- _Task directions_
Find out how many lines of the material contain the string "points" and give only that figure.
Start of Data block
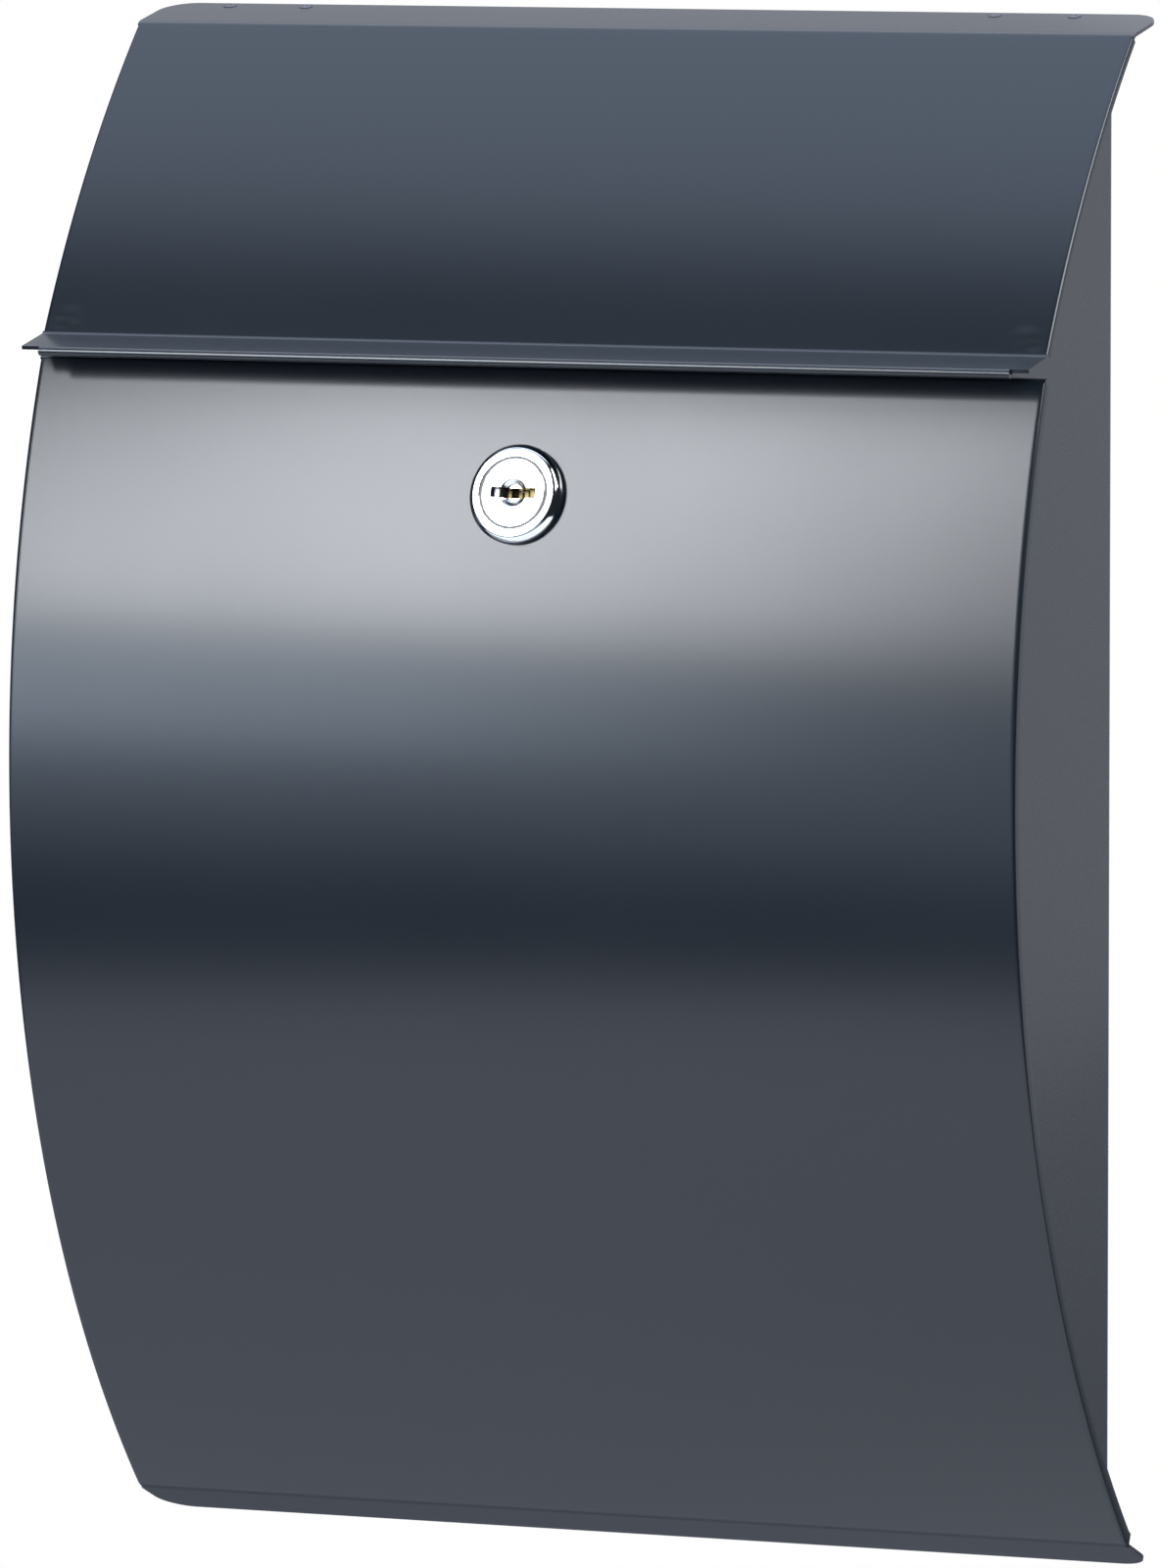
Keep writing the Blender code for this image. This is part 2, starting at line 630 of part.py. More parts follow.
def foot_rivet_holes(name, pin, body_face):
    """Cutters for those rivets in the roof or the floor."""
    holes = bmesh.new()
    for x in rivet_xs(FOOT_RIVET_X):
        place = Matrix.Translation((x, pin.x - FOOT_RIVET, body_face))
        rod(holes, RIVET_SHANK + GAP, 4 * SHEET, place)
    return guide(name, holes)


# --- Lock ----------------------------------------------------------------------------------------

def lock_frame():
    """The lock axis: a point on the door's outer face and the outward normal, in Y-Z."""
    point = Vector((arc_y(DOOR_CENTRE, DOOR_RADIUS, LOCK_Z), LOCK_Z))
    return point, (point - DOOR_CENTRE).normalized()


def make_lock(door_axis, door_pin):
    """Cam lock on an empty whose +Z leaves the door and whose +Y points up the door."""
    point, outwards = lock_frame()
    offset = point - door_pin
    lock_axis = axis_empty("lock_axis", (0, offset.x, offset.y), door_axis)
    lock_axis.rotation_euler = (math.atan2(-outwards.x, outwards.y), 0, 0)

    bore = PLUG_RADIUS + GAP
    face_bore = PLUG_FACE_RADIUS + GAP
    seat = BEZEL_FACE - PLUG_FACE_DEPTH - GAP
    housing_profile = [
        (face_bore, BEZEL_FACE), (BEZEL_RADIUS - BEZEL_CHAMFER, BEZEL_FACE),
        (BEZEL_RADIUS, BEZEL_FACE - BEZEL_CHAMFER), (BEZEL_RADIUS, GAP), (BARREL_RADIUS, GAP),
        (BARREL_RADIUS, BARREL_END), (bore, BARREL_END), (bore, seat), (face_bore, seat),
        (face_bore, BEZEL_FACE),
    ]
    housing = add_object("lock_housing", turned(housing_profile, ROUND_STEPS), CHROME, smooth=True)

    shoulder = CAM_FACE + GAP
    plug_profile = [
        (0, BEZEL_FACE - PLUG_DISH_DEPTH), (PLUG_DISH_RADIUS * 0.8, BEZEL_FACE - PLUG_DISH_DEPTH),
        (PLUG_DISH_RADIUS, BEZEL_FACE), (PLUG_FACE_RADIUS, BEZEL_FACE),
        (PLUG_FACE_RADIUS, BEZEL_FACE - PLUG_FACE_DEPTH),
        (PLUG_RADIUS, BEZEL_FACE - PLUG_FACE_DEPTH), (PLUG_RADIUS, shoulder), (0, shoulder),
    ]
    plug = add_object("lock_plug", turned(plug_profile, ROUND_STEPS), PLUG_METAL, smooth=True)
    square = bmesh.new()
    square_end = CAM_FACE - CAM_THICKNESS - GAP
    box(square, (-CAM_SQUARE, -CAM_SQUARE, square_end), (CAM_SQUARE, CAM_SQUARE, shoulder + SHEET))
    plug_cuts = bmesh.new()
    box(plug_cuts, (-KEY_SLOT.x / 2, -KEY_SLOT.y / 2, BEZEL_FACE - KEY_SLOT.z),
        (KEY_SLOT.x / 2, KEY_SLOT.y / 2, BEZEL_FACE + SHEET))
    screw_hole = SCREW_LENGTH + SHEET
    rod(plug_cuts, SCREW_RADIUS + GAP, screw_hole,
        Matrix.Translation((0, 0, square_end + screw_hole / 2 - GAP)))
    boolean(plug, guide("guide_plug_square", square), "UNION")
    boolean(plug, guide("guide_plug_cuts", plug_cuts), "DIFFERENCE")

    washer_profile = [
        (BARREL_RADIUS + GAP, WASHER_FACE), (WASHER_RADIUS, WASHER_FACE),
        (WASHER_RADIUS, WASHER_FACE - WASHER_THICKNESS),
        (BARREL_RADIUS + GAP, WASHER_FACE - WASHER_THICKNESS), (BARREL_RADIUS + GAP, WASHER_FACE),
    ]
    washer = add_object("lock_washer", turned(washer_profile, ROUND_STEPS), ZINC, smooth=True)

    nut_bm = bmesh.new()
    nut_top = WASHER_FACE - WASHER_THICKNESS - GAP
    corner_radius = NUT_ACROSS_FLATS / 2 / math.cos(math.pi / 6)
    rod(nut_bm, corner_radius, NUT_HEIGHT, Matrix.Translation((0, 0, nut_top - NUT_HEIGHT / 2)), 6)
    nut = add_object("lock_nut", nut_bm, ZINC)
    nut_bore = bmesh.new()
    rod(nut_bore, BARREL_RADIUS + GAP, 4 * NUT_HEIGHT, Matrix.Translation((0, 0, nut_top)),
        ROUND_STEPS)
    boolean(nut, guide("guide_nut_bore", nut_bore), "DIFFERENCE")

    cam = make_cam()
    screw = make_cam_screw()
    for piece in (housing, plug, washer, nut, cam, screw):
        piece.parent = lock_axis
        move_guides(piece, lock_axis, (0, 0, 0))
    return lock_axis


def make_cam():
    """A flat cam that points to -X, with round ends and a square hole."""
    bm = bmesh.new()
    rear = CAM_FACE - CAM_THICKNESS
    box(bm, (-CAM_REACH, -CAM_HALF, rear), (CAM_TAIL, CAM_HALF, CAM_FACE))
    upright = [e for e in bm.edges if abs(e.verts[0].co.z - e.verts[1].co.z) > CAM_THICKNESS / 2]
    bmesh.ops.bevel(bm, geom=upright, offset=CAM_HALF * 0.9, offset_type="OFFSET", segments=6,
                    profile=0.5, affect="EDGES")
    cam = add_object("lock_cam", bm, ZINC, smooth=True)
    hole = bmesh.new()
    reach = CAM_SQUARE + GAP
    box(hole, (-reach, -reach, rear - SHEET), (reach, reach, CAM_FACE + SHEET))
    boolean(cam, guide("guide_cam_hole", hole), "DIFFERENCE")
    return cam


def make_cam_screw():
    """The screw that holds the cam on the plug's square."""
    under_head = CAM_FACE - CAM_THICKNESS - 2 * GAP
    top = under_head + SCREW_LENGTH
    profile = [
        (0, top), (SCREW_RADIUS, top), (SCREW_RADIUS, under_head), (SCREW_HEAD, under_head),
        (SCREW_HEAD, under_head - SCREW_HEAD_HEIGHT * 0.6),
        (SCREW_HEAD * 0.6, under_head - SCREW_HEAD_HEIGHT),
        (0, under_head - SCREW_HEAD_HEIGHT),
    ]
    return add_object("cam_screw", turned(profile), ZINC, smooth=True)


# --- Assembly ------------------------------------------------------------------------------------

def make_flap():
    """The mail flap with its hinges and the four rivets seen on its top flange."""
    along, outwards, pin = FLAP_FLANGE
    flap_axis = axis_empty("flap_axis", (0, pin.x, pin.y))
    bm = folded_sheet(flap_path(), FLAP_RETURN)
    round_corners(bm, FLAP_REAR)
    flap = add_object("flap_panel", bm, COAT, smooth=True)
    attach(flap, flap_axis)
    thicken(flap)
    make_hinge_pair("top_hinge", flap_axis, FLAP_FLANGE, BODY_TOP, 1, riveted=True)
    seat = along * LEAF_RIVET + outwards * (SHEET + GAP + KNUCKLE_RADIUS)
    facing = Vector((0, outwards.x, outwards.y))
    turn = facing.to_track_quat("Z", "Y").to_matrix().to_4x4()
    holes = bmesh.new()
    grip = SHEET + GAP + KNUCKLE_PROUD + LEAF_THICKNESS
    for number, x in enumerate(rivet_xs(FLANGE_RIVET_X), start=1):
        point = (x, seat.x, seat.y)
        rod(holes, RIVET_SHANK + GAP, 4 * SHEET, Matrix.Translation(point) @ turn)
        place_rivet(f"flap_rivet_{number}", grip, point, facing, flap_axis)
    cutter = guide("guide_flap_holes", holes)
    cutter.parent = flap_axis
    boolean(flap, cutter, "DIFFERENCE")


def make_door():
    """The door with its hinges, whose leaves are welded to it, and its lock."""
    pin = DOOR_FLANGE[2]
    door_axis = axis_empty("door_axis", (0, pin.x, pin.y))
    bm = folded_sheet(door_path(), DOOR_RETURN)
    round_corners(bm, DOOR_REAR)
    door = add_object("door_panel", bm, COAT, smooth=True)
    attach(door, door_axis)
    thicken(door)
    make_hinge_pair("bottom_hinge", door_axis, DOOR_FLANGE, BODY_BOTTOM, -1, riveted=False)
    lock_axis = make_lock(door_axis, pin)
    hole = bmesh.new()
    rod(hole, BARREL_RADIUS + GAP, CUT_THROUGH, Matrix.Identity(4), ROUND_STEPS)
    cutter = guide("guide_lock_hole", hole)
    cutter.parent = lock_axis
    boolean(door, cutter, "DIFFERENCE")


def make_roof_and_floor():
    for name, face, inward, flange in (("roof", BODY_TOP, -1, FLAP_FLANGE),
                                       ("floor", BODY_BOTTOM, 1, DOOR_FLANGE)):
        pin = flange[2]
        tray = make_tray(f"{name}_panel", face, inward)
        boolean(tray, foot_rivet_holes(f"guide_{name}_holes", pin, face), "DIFFERENCE")
        foot_rivets(f"{name}_rivet", pin, face, -inward)


def make_crossbar_rivets():
    for number, (side, place) in enumerate(crossbar_rivet_places(BODY_HALF), start=1):
        place_rivet(f"crossbar_rivet_{number}", SHEET + GAP + SHEET, place, (side, 0, 0))


def main():
    clear_scene()
    make_body_shell()
    make_roof_and_floor()
    make_crossbar()
    make_crossbar_rivets()
    make_flap()
    make_door()


main()
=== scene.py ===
# %% [markdown]
# # A wall mounted mailbox in folded sheet steel
#
# The real box is a shop job: every big piece is a flat sheet, rolled to a gentle curve and then
# folded along a few lines. So this lesson makes its sheets the same way. A short line is swept
# round the roller's centre to give the curve, and its ends are carried on as bends and flanges.

# %% Load the fixed frame
import math

import bmesh
import bpy
from mathutils import Matrix, Quaternion, Vector


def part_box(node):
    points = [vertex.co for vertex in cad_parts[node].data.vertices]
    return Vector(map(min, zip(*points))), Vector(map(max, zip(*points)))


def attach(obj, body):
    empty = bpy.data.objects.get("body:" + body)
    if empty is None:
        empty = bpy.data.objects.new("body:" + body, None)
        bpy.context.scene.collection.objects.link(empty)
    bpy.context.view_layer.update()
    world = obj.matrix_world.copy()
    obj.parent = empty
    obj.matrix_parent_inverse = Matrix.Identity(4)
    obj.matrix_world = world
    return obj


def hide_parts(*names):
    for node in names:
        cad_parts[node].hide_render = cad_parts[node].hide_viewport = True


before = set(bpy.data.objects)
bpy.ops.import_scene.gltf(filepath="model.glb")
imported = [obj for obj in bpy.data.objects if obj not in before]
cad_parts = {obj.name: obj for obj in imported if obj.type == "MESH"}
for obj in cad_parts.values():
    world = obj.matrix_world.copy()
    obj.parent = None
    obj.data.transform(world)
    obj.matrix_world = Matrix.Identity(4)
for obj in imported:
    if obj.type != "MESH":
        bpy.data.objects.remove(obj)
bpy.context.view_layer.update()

# %% [markdown]
# ## Shader maths
#
# A finish is a tree of nodes. Writing `grain * 0.4 + 0.3` is easier to read than linking Math
# nodes by hand, so one small class wraps a socket and turns arithmetic into nodes. Every other
# node comes from its `add` method: settings first, then the values or links of its sockets.

# %% A socket that can be calculated with
class Wire:
    """One output socket in a node tree. Arithmetic on it adds Math nodes."""

    def __init__(self, tree, socket=None):
        self.tree = tree
        self.socket = socket

    def add(self, kind, settings=None, inputs=None, output=0):
        """Add a node, set it up, feed its inputs, and return one of its outputs."""
        node = self.tree.nodes.new(kind)
        for name, value in (settings or {}).items():
            setattr(node, name, value)
        for name, value in (inputs or {}).items():
            if isinstance(value, Wire):
                self.tree.links.new(value.socket, node.inputs[name])
            else:
                node.inputs[name].default_value = value
        return Wire(self.tree, node.outputs[output])

    def math(self, operation, *values):
        return self.add("ShaderNodeMath", {"operation": operation}, dict(enumerate(values)))

    def __add__(self, other):
        return self.math("ADD", self, other)

    def __sub__(self, other):
        return self.math("SUBTRACT", self, other)

    def __rsub__(self, other):
        return self.math("SUBTRACT", other, self)

    def __mul__(self, other):
        return self.math("MULTIPLY", self, other)

    __radd__ = __add__
    __rmul__ = __mul__

    def smooth(self, low, high):
        """0 below low, 1 above high, and an even S-curve between them."""
        return self.add("ShaderNodeMapRange", {"interpolation_type": "SMOOTHSTEP"},
                        {"Value": self, "From Min": low, "From Max": high})


# %% [markdown]
# ## Finishes
#
# Each finish starts from the same place: a Principled shader and the object's own coordinates, in
# metres, so that a grain of half a millimetre is half a millimetre on every piece.

# %% Start a finish
def new_finish(name):
    """A material, its Principled node, and the object coordinates as a Wire."""
    material = bpy.data.materials.new(name)
    material.use_nodes = True
    tree = material.node_tree
    shader = tree.nodes["Principled BSDF"]
    coordinates = Wire(tree).add("ShaderNodeTexCoord", output="Object")
    return material, shader, coordinates


def feed(shader, name, wire):
    """Link a Wire to one of the shader's sockets."""
    wire.tree.links.new(wire.socket, shader.inputs[name])


def noise(place, scale, detail=2.0, roughness=0.5):
    """Noise from 0 to 1. Its grains are about 1 / scale metres across."""
    return place.add("ShaderNodeTexNoise", None, {
        "Vector": place, "Scale": scale, "Detail": detail, "Roughness": roughness})


def blend_colours(place, factor, first, second):
    """Mix two colours, given as RGB triples or Wires."""
    inputs = {"Factor": factor}
    for name, colour in (("A", first), ("B", second)):
        inputs[name] = colour if isinstance(colour, Wire) else (*colour, 1.0)
    return mix_node(place, inputs)


def split_axes(place):
    """The X, Y and Z of a vector as three Wires."""
    node = place.tree.nodes.new("ShaderNodeSeparateXYZ")
    place.tree.links.new(place.socket, node.inputs[0])
    return [Wire(place.tree, node.outputs[axis]) for axis in "XYZ"]


def mix_node(place, inputs):
    """The colour sockets of a Mix node share their names with others, so they go by number."""
    numbers = {"Factor": 0, "A": 6, "B": 7}
    by_number = {numbers[name]: value for name, value in inputs.items()}
    return place.add("ShaderNodeMix", {"data_type": "RGBA"}, by_number, output=2)


def bump(place, height, distance, under=None):
    """A Bump node of a height in metres, laid over another if one is given."""
    inputs = {"Height": height, "Distance": distance, "Strength": 1.0}
    if under:
        inputs["Normal"] = under
    return place.add("ShaderNodeBump", None, inputs)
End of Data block
- _Result_
4